Un libro en el recuerdo
Creada:
Última actualización:
Hace unos diez años tuve que afrontar una de las tareas más abrumadoras que pueden caerle encima a una persona cuando ha dejado de tener la resistencia y la energía de la juventud: trasladarse a otra ciudad y organizar una mudanza. En toda mudanza hay dos clases de objetos conflictivos: los que peligran por su fragilidad, y los peligrosos por su volumen y su peso, entre éstos, los libros. Con todo, la pesadilla de reordenar una biblioteca suele tener una compensación: reaparecen algunos libros que creíamos perdidos, robados por algún pillo, incluidos por error en una donación. Eso me ocurrió cuando me encontré entre las manos, en 2012, un ejemplar de la primera edición de «Las adivinaciones» de Caballero Bonald, con su fecha de adquisición, 3 de mayo de 1965. Una fecha que corresponde a mis años de formación, cuando estaba construyéndome una poética: en 1965 compré en Barcelona, aún clandestinamente, la última edición de «La realidad y el deseo», de Luis Cernuda, y en 1964 había comprado en Madrid «Antiguo muchacho», de Pablo García Baena.
Hace años, no recuerdo en qué circunstancias, contesté a una encuesta acerca de lo que para mí había significado Caballero Bonald. Además del cariño y la relación cordial a lo largo de los años, respondí que ese ejemplar de la primera edición (1952) de «Las adivinaciones» lleva al verso de la portada la siguiente indicación impresa: «Ejemplar núm. 3». La «Justificación de la tirada» da cuenta de que, además de los 600 ejemplares de la edición normal, se hicieron 50 (numerados en números romanos) para los suscriptores de honor, y 70 para los de lujo. Tengo, pues, si no me equivoco, el tercero de los de lujo, vendidos solo por suscripción, así que lo compré en una librería anticuaria, lo que quiere decir que en aquel momento me importaba su autor.

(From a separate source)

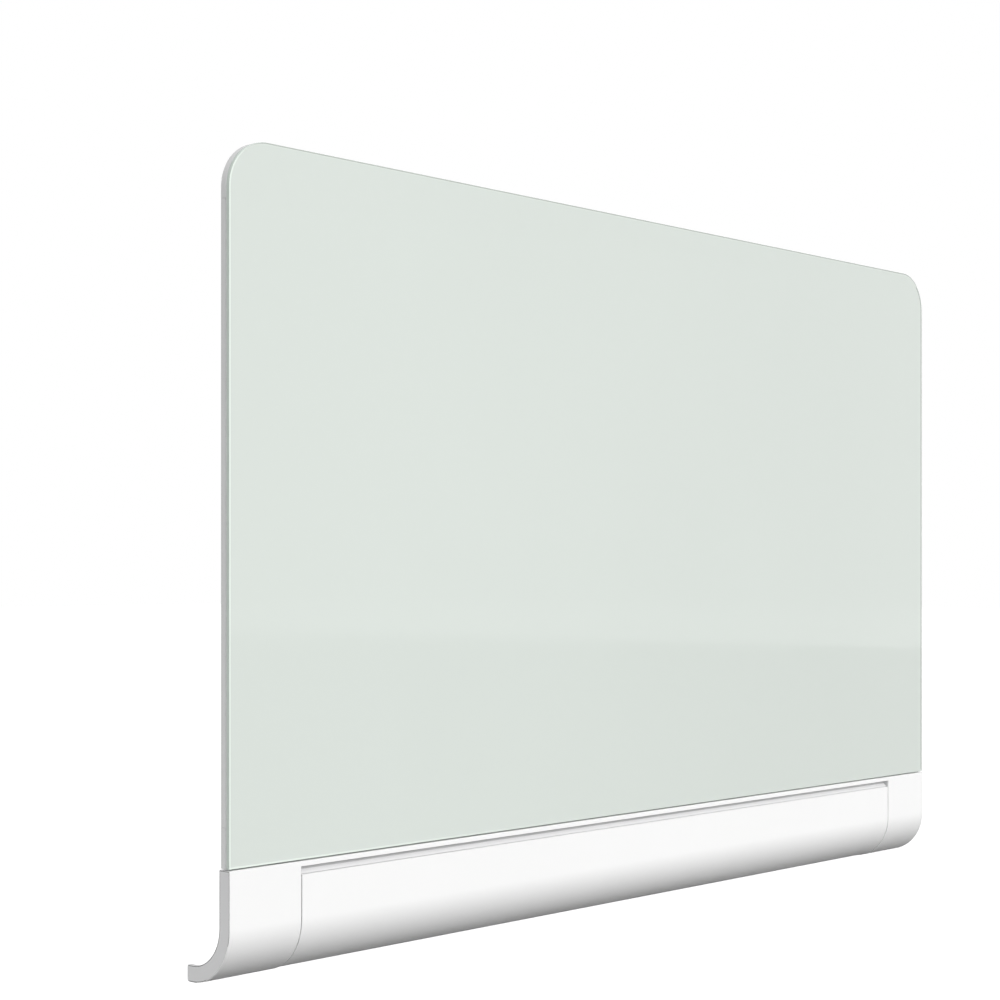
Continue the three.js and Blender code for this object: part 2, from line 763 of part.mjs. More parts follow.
// End plate of the tray, notched over its back wall
function endPlateShape() {
  const front = trayFront + traySkin + fit;
  const bottom = trayBottom + traySkin + fit;
  const top = trayTop - endPlateTopDrop;
  const notch = backWallFront - fit;
  const shape = new THREE.Shape();
  shape.moveTo(notch, bottom);
  shape.lineTo(trayBendY, bottom);
  shape.absarc(trayBendY, bendZ, trayRadius - traySkin - fit, -Math.PI / 2, -Math.PI, true);
  shape.lineTo(front, top);
  shape.lineTo(front + endPlateTopDepth, top);
  shape.lineTo(-endPlateBackGap, bendZ + endPlateBackRise);
  shape.lineTo(-endPlateBackGap, backWallTop + fit);
  shape.lineTo(notch, backWallTop + fit);
  shape.closePath();
  shape.holes.push(circleHole(pivot.y, pivot.z, pinRadius + fit));
  shape.holes.push(...ports.map(({ y, z }) => circleHole(y, z, tinyScrewRadius + fit)));
  shape.holes.push(stopSlot());
  return shape;
}

// Flat head screw along X, with its head at the end plate's outer face
function tinyScrew() {
  return turnedX([
    [0, -tinyScrewLength],
    [tinyScrewRadius, -tinyScrewLength],
    [tinyScrewRadius, 0],
    [tinyScrewHeadRadius, 0],
    [tinyScrewHeadRadius, tinyScrewHeadHeight],
    [0, tinyScrewHeadHeight],
  ]);
}

// Pin with its head inside the tray, and a groove for the clip near its tail
function pivotPin() {
  const neck = pinRadius - grooveDepth;
  return turnedX([
    [0, pinStart],
    [pinHeadRadius, pinStart],
    [pinHeadRadius, pinStart + pinHeadThickness],
    [pinRadius, pinStart + pinHeadThickness],
    [pinRadius, clipStart - seat],
    [neck, clipStart - seat],
    [neck, clipEnd + seat],
    [pinRadius, clipEnd + seat],
    [pinRadius, pinEnd],
    [0, pinEnd],
  ]);
}

// Flanged bush that lines the side bracket's hole
function pivotBush() {
  const bore = pinRadius + fit;
  const flangeEnd = bushStart + bushFlangeThickness;
  return turnedX([
    [bore, bushStart],
    [bushFlangeRadius, bushStart],
    [bushFlangeRadius, flangeEnd],
    [bushRadius, flangeEnd],
    [bushRadius, bushEnd],
    [bore, bushEnd],
    [bore, bushStart],
  ]);
}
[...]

En algunas de las páginas de ese ejemplar vienen marcados determinados versos que debí de considerar dignos de ser meditados y recordados. Sobre todo los excelentes poemas de amor, como «La amada indecible», o bien otros en la veta de irracionalismo visionario por el que la poesía de Caballero Bonald ha transitado tantas veces. Cuando parecía estar utilizando tópicos del existencialismo característico de aquel momento sabía darles un giro que los llevaba a trascender su horizonte habitual: podía dolerse del sufrimiento que causa la percepción de la belleza, y su dios parecía tener alguna proximidad al de Juan Ramón Jiménez. Uno de los poemas de «Las adivinaciones» dice que entre las miserias de la condición humana se encuentra la inclinación a la belleza: «Déjame lo pequeño, lo brevemente hermoso, una lucha feliz por lo pequeño amado». Citaré uno más: «Aquello que el hombre más quisiera saber / responde siempre mudo dentro de su belleza».
Con la prisa debida a la desgraciada circunstancia que motiva estas líneas, he querido evocar mi grata sorpresa juvenil ante aquel primer libro de Pepe Caballero, tras el cual mi simpatía y mi proximidad hacia él no dejaron de crecer, hasta el desconcierto y la tristeza de hoy.